Posted on: February 27, 2012

PM0010 : Describe the following quality control tools:

a. Ishikawa diagram

b. Flow chart

c. Pareto chart

d. Scatter diagram


  1. Ishikawa Diagram – also known as the Fishbone Diagram or the Cause-and-Effect Diagram, is a tool used for systematically identifying and presenting all the possible causes of a particular problem in graphical format. The possible causes are presented at various levels of detail in connected branches, with the level of detail increasing as the branch goes outward, i.e., an outer  branch is a cause of the inner branch it is attached to. Thus, the outermost branches usually indicate the root causes of the problem. The Ishikawa Diagram resembles a fishbone (hence the alternative name “Fishbone Diagram”) – it has a box (the ‘fish head’) that contains the statement of the problem at one end of the diagram. From this box originates the main branch (the ‘fish spine’) of the diagram. Sticking out of this main branch are major branches that categorize the causes according to their nature. In semiconductor manufacturing, 4 major branches are often used by beginners, referred to as the ‘4 M’s’, corresponding to ‘Man’, ‘Machine’, ‘Materials’, and ‘Methods’. Sometimes 5 branches are used (‘5 M’s’), with the fifth branch standing for ‘Measurement’, or even ‘M-ironmen.’ These ‘M’s’ or problem cause categories are used to classify each cause identified for easier analysis of data.
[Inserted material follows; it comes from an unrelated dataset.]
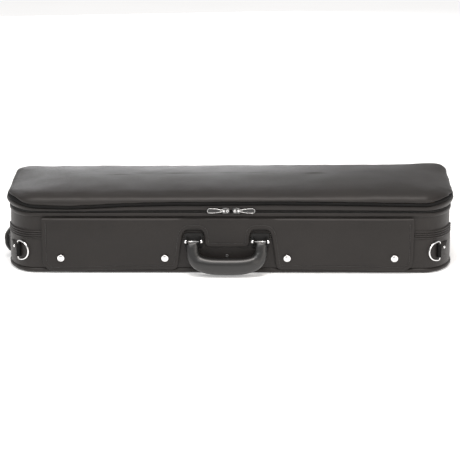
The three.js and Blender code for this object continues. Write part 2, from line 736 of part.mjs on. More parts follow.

Of course, one is not constrained to use these categories in fishbone diagram. Experienced users of the diagram add more branches and/or use different categories, depending on what would be more effective in dealing with the problem.
  2. Flow chart: – A typical definition of “Flow Chart” usually reads something like …A flow chart is a graphical or symbolic representation of a process. Each step anthem process is represented by a different symbol and contains a short description of the process step. The flow chart symbols are linked together with arrows showing the process flow direction.
  3. Pareto Chart: – A Pareto Chart is “a series of bars whose heights reflect the frequency or impact of problems. The bars are arranged in descending order of height from left to right. This means the categories represented by the tall bars on the left are relatively more significant than those on the right” .The chart gets its name from the Pareto Principle, which postulates that 80 percent of the trouble comes from 20 percent of the problems.
  4. Scatter diagram: – A scatter diagram is a tool for analyzing relationships between two variables. One variable is plotted on the horizontal axis and the other is plotted on the vertical axis. The pattern of their intersecting points can graphically show relationship patterns. Most often scatter diagram is used to prove or disprove cause-and-effect relationships. While the diagram shows relationships, it does not by itself prove that one variable causes the other. In addition to showing possible because and-effect relationships, a scatter diagram can show that two variables are from common cause that is unknown or that one variable can be used as a surrogate for the other.